When I was a student I was fortunate enough to be an exchange student at the Kyoto Seika University in Japan where I studied Conceptual Art and Casting. The experience I had there changed my whole perception of what an Art education could be: At the university the heads of department were practicing artists who had studios inside the college, where they would make their work with students either observing or helping them. Each tutor would then also function as a senior technician running the workshops with the aid of MA students who were trained and paid to be junior technicians. This was not limited to typical material processes either, with my writing tutor also having a studio where she could practice her performances in calligraphy and dance. The absence of boundaries between academic and technical staff was so stark that upon returning, I found it difficult to re-aclimitise to study in the UK. I would still maintain that it is the most important education I received as it gave me a way of perceiving processes, materials and thoughts as one holistic idea and allowed me to see past the constructed divides and hierarchies existent in the UK education system as outlined in the House of Lords Social Mobility Committee report (2014) and further extrapolated on by Ashton in beyond the STEM vs Art dichotomy
That is not to say that the pedagogy there did not have its own negatives: My tutor had clear favourites, prejudices and there was very little attempt to be inclusive, polite and equitable. He was very homophobic to one of my classmates and for the first month I was there he refused to talk to me directly and made constant references to atomic bombs and the evilness of westerners (he was born in Hiroshima in 1946). Like the Mozambiquean students in Savage’s ‘The New Life’ , my experience of a truly foreign education system was enlightening in both positive and negative ways. Nevertheless my approach to arts education since then has been to find a way to bridge the academic and technical aspects of teaching.
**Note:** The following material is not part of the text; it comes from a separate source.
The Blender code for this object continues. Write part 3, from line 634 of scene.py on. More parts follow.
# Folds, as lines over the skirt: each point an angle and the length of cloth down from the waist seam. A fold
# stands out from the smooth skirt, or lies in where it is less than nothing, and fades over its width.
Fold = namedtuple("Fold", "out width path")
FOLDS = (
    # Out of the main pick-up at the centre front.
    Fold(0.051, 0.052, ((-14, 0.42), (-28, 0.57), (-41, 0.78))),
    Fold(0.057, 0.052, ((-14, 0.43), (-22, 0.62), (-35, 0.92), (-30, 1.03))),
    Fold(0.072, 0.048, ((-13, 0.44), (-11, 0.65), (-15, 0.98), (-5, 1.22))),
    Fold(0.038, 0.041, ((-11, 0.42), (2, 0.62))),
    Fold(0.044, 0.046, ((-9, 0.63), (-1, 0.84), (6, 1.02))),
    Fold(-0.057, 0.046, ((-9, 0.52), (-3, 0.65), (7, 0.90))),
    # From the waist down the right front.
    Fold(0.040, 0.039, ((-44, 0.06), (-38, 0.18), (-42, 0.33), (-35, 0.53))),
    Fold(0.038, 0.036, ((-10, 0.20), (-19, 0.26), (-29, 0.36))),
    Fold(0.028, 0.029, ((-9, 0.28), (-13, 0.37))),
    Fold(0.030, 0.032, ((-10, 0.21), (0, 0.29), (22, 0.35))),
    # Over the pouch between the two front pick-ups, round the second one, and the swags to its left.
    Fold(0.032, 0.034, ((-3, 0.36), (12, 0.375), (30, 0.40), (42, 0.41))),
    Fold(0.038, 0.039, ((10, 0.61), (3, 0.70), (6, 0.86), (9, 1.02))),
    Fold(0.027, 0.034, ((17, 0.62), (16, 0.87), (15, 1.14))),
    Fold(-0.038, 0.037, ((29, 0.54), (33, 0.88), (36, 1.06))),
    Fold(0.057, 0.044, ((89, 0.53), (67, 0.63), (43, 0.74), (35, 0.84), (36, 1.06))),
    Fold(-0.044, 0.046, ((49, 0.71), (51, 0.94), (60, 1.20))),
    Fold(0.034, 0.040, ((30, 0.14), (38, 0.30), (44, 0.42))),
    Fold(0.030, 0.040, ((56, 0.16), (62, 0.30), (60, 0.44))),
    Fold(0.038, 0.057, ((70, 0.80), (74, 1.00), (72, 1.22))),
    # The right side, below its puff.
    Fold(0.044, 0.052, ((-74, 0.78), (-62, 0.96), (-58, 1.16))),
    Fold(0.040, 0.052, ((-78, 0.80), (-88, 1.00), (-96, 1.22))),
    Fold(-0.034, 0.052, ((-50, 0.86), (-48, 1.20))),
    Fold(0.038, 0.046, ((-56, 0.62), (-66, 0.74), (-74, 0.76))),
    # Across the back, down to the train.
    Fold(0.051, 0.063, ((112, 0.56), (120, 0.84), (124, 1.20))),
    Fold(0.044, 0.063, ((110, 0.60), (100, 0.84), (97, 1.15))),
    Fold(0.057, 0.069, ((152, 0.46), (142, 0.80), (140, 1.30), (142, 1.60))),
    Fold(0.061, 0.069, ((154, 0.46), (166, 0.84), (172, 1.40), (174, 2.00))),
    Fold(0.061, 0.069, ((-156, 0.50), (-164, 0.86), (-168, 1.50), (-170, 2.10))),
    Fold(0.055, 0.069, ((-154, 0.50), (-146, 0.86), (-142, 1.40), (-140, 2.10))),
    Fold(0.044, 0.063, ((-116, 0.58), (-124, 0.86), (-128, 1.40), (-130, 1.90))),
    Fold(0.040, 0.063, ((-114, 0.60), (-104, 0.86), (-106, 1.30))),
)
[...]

One of the tutors atop a tilt furnace during a bronze pour in gardening pinafores
References
Ashton, H. Cutting the STEM of future skills: beyond the STEM vs art dichotomy in England.
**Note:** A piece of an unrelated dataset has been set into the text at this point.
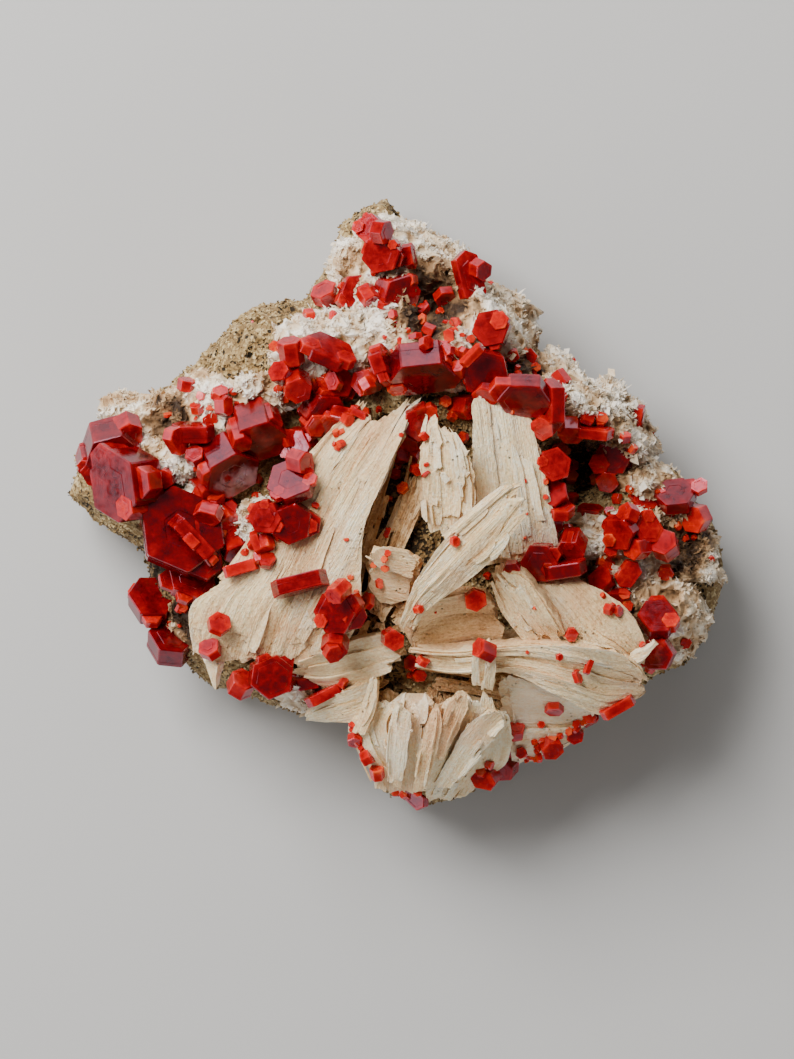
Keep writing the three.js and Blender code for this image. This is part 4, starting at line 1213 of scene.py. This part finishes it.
def crystal_profile(rows, apothem):
    """Height, inset, scale and painted edge glow of each ring, for every crystal, from bottom to top.

    Rings: two on the bottom face, the bevel, ledges on the sides, the bevel, then steps on the top.
    """
    count = len(rows)
    half = rows[:, 3] / 2
    bevel = np.minimum(0.06 * apothem + 0.03, 0.13)
    ledge = np.sort(chance.uniform(-0.75, 0.75, (count, 2)), axis=1) * half[:, None]
    depth = chance.uniform(0.0, 0.035, (count, 3)) * apothem[:, None]
    step = chance.uniform(0.01, 0.06, count) * np.where(chance.uniform(size=count) < 0.6, 1, -1)
    middle = chance.uniform(0.45, 0.8, count)
    tiny = 0.02
    ledges = [ledge[:, 0] - tiny, ledge[:, 0] + tiny, ledge[:, 1] - tiny, ledge[:, 1] + tiny]
    heights = [-half, -half, -half + bevel, *ledges, half - bevel, half, half, half + step, half + step]
    insets = [2 * bevel, bevel, *np.repeat(depth.T, 2, axis=0), *[depth[:, 2] + bevel] * 4]
    one = np.ones(count)
    scales = [0.5 * one, *[one] * 8, middle, middle - 0.02, 0.3 * one]
    edges = [e * one for e in (0, 0.6, 0.6, 0, 0, 0, 0, 0.6, 0.6, 0.05, 0.2, 0)]
    return (np.stack(part, 1) for part in (heights, insets, scales, edges))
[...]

Savage, P. (2022) ‘The New Life: Mozambican Art Students in the USSR, and the Aesthetic Epistemologies of Anti-Colonial Solidarity’, Art History, 45(5), pp. 1078–1100.
House of Lords Select Committee on Social Mobility (2016) Social Mobility in the Transition to Adulthood. London: The Stationery Office. Available at: https://publications.parliament.uk/pa/ld201516/ldselect/ldsocmob/120/12008.htm (Accessed: 19 March 2025).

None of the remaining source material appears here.